In dieselbe Kerbe schlug am Donnerstag auch FPÖ-Wirtschaftssprecher Erwin Angerer, zugleich auch Bürgermeister der Kärntner Gemeinde Mühldorf. „Als ehemaliger Landesrat sollte Rauch wissen, dass bei Raumordnungsfragen immer die einzelnen Bundesländer die Kontrolle und letztendliche Entscheidungsgewalt haben“, so Angerer. Auch SPÖ-Kommunalsprecher Andreas Kollross, Bürgermeister in Trumau (NÖ), attestierte dem Sozialminister, „nicht viel Ahnung von Kommunalpolitik“ zu haben.

„Wohlwollend“ fiel hingegen die Reaktion von NEOS aus. Schließlich hatte vor einem Jahr Parteichefin Beate Meinl-Reisinger mit Aussagen im ORF-Sommergespräch eine ähnliche Debatte losgetreten. Sie hatte sich damals für ein Bundesrahmengesetz ausgesprochen, mit dem die Flächenwidmung von den Gemeinden in Richtung der Länder verschoben werden sollte. Das sei eine langjährige Forderung von NEOS, hieß es am Donnerstag von Michael Bernhard, dessen Klima- und Umweltsprecher: „Nur so werden wir der Bodenversiegelung, dem mit Abstand größten Umweltproblem, das wir in Österreich selbst lösen können, nachhaltig entgegenwirken können.“

Spielraum der Länder bei bestehenden Möglichkeiten

Dass Österreich im Hinblick auf die Raumplanung vor Herausforderungen steht, sieht auch TU-Professor Kanonier. Allein schon deshalb, weil der „Nutzungsdruck“ in den kommenden Jahren weiter zunehmen werde. Fragen wie Grünlandschutz, Ernährungssicherheit, Schutz vor Naturereignissen oder auch klimarelevante Konzepte berührten ganz direkt die Flächenwidmung. Das Gleiche gelte auch für die von Rauch angesprochene Herausforderung des erschwinglichen Wohnraums, sagt der Vorsitzende der Österreichischen Gesellschaft für Raumplanung im Gespräch mit ORF.at.

Das seien Problemstellungen, die über die Ebene der Gemeinden hinausgehen. Weshalb man die Entscheidungen auch nicht allein den Kommunen überlassen solle, sagt Kanonier. Von „Schnellschüssen“ und Forderungen, den Gemeinden einfach die Flächenwidmungen wegzunehmen, hält der TU-Professor aber wenig. Grundsätzlich könne man die Kompetenz ruhig bei den Kommunen belassen, sagt er. Sehr wohl sei es aber Aufgabe der Länder, über die bestehenden Möglichkeiten stärker einzugreifen.

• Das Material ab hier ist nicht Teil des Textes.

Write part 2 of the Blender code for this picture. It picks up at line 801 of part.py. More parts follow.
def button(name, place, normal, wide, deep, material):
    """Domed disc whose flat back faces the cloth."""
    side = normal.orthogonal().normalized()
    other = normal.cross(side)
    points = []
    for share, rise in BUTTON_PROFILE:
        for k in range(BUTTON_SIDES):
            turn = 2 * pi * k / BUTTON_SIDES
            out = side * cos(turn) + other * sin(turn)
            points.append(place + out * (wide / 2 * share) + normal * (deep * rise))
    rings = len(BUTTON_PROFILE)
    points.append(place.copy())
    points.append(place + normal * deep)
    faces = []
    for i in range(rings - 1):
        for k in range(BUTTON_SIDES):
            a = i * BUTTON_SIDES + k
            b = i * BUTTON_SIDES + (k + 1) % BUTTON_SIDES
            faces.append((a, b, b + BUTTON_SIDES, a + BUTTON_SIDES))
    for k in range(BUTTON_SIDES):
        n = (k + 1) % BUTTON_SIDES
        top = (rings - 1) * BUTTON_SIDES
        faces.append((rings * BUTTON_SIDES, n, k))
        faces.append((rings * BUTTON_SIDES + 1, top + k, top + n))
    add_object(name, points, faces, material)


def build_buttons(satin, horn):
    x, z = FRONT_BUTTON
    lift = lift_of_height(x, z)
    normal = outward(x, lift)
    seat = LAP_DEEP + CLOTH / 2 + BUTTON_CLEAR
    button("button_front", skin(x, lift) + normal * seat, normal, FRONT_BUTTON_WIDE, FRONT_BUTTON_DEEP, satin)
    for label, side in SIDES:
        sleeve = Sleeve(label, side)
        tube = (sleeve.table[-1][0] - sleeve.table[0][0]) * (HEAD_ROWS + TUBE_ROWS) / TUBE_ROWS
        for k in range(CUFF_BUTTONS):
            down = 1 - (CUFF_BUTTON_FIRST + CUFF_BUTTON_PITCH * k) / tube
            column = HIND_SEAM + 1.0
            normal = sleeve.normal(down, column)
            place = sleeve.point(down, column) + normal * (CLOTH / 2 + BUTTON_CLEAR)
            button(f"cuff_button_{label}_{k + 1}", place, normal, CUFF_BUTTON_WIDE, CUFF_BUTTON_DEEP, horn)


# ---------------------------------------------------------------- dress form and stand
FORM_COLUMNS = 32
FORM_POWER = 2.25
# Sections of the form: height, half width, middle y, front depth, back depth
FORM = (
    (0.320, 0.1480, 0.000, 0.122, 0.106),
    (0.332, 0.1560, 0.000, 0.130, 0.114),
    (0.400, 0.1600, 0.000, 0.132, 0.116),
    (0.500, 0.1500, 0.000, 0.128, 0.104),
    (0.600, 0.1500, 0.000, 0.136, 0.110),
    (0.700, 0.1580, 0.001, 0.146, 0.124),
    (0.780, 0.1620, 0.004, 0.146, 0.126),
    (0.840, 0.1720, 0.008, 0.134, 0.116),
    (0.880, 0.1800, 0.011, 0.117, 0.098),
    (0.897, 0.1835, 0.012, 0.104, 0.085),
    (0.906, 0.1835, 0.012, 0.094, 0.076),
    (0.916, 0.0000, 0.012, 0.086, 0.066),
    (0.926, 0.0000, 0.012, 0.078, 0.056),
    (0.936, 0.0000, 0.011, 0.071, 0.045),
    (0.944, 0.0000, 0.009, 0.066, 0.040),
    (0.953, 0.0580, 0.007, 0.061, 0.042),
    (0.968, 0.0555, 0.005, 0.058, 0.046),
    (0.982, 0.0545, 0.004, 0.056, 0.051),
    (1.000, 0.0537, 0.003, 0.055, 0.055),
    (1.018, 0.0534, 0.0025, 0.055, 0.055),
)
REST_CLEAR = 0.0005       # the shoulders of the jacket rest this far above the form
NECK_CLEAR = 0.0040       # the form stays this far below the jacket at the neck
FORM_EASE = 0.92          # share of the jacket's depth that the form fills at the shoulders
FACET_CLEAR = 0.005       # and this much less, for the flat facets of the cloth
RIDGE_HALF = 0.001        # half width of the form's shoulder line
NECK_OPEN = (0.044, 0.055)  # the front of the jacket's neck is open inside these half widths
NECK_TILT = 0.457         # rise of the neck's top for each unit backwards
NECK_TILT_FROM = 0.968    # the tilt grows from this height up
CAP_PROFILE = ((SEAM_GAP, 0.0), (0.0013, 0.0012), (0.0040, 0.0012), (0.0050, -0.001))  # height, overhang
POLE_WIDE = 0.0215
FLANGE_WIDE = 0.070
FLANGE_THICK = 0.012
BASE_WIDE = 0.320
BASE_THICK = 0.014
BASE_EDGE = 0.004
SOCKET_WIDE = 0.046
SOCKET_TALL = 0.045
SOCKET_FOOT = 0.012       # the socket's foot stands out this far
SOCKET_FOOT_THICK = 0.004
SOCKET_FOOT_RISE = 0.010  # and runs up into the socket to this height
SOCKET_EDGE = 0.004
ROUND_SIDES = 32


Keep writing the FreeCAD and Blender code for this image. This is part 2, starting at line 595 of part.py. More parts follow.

Zauberwort „überörtliche Raumplanung“

Wenn es etwa um den sozialen Wohnbau gehe, dann sei es tatsächlich ein Problem, wenn sich Gemeinden verweigerten. Laut Kanonier lässt sich dem aber mit einer verstärkten „überörtlichen Raumplanung“ begegnen. Eine solche können die Länder auf Ebene der Raumordnungsgesetze vornehmen. Denkbar sei etwa, dass das Land über die Raumordnung Widmungsquoten für gemeinnützige Bauprojekte vorgebe. Oder gewisse Räume verpflichtend für derartige Projekte ausweise.

Bisher ist das freilich noch in keinem Bundesland passiert. Solche Fragestellungen seien „in der überörtlichen Raumplanung noch nicht wirklich angekommen“. Man habe das den Gemeinden überlassen, sagt der TU-Professor. Dabei könne eine restriktivere Raumplanung der Länder durchaus im Sinne der Gemeinden sein. „Viele Gemeinden wären froh, wenn sie Vorgaben haben“ – umso mehr, wenn es um „überkommunale Aufgabenstellungen“ gehe, so Kanonier.

Dazu kommt: Je bestimmter die Länder ihre überörtliche Raumplanung ausgestalten, desto besser könnten sie auch ihrer Rolle als Aufsichtsorgan für die Gemeinden nachkommen. Man könnte vielleicht auch sagen: Bei dem Match liegt der Ball diesmal weder beim Bund noch bei den Gemeinden, sondern – wie so oft in Österreich – bei den Ländern.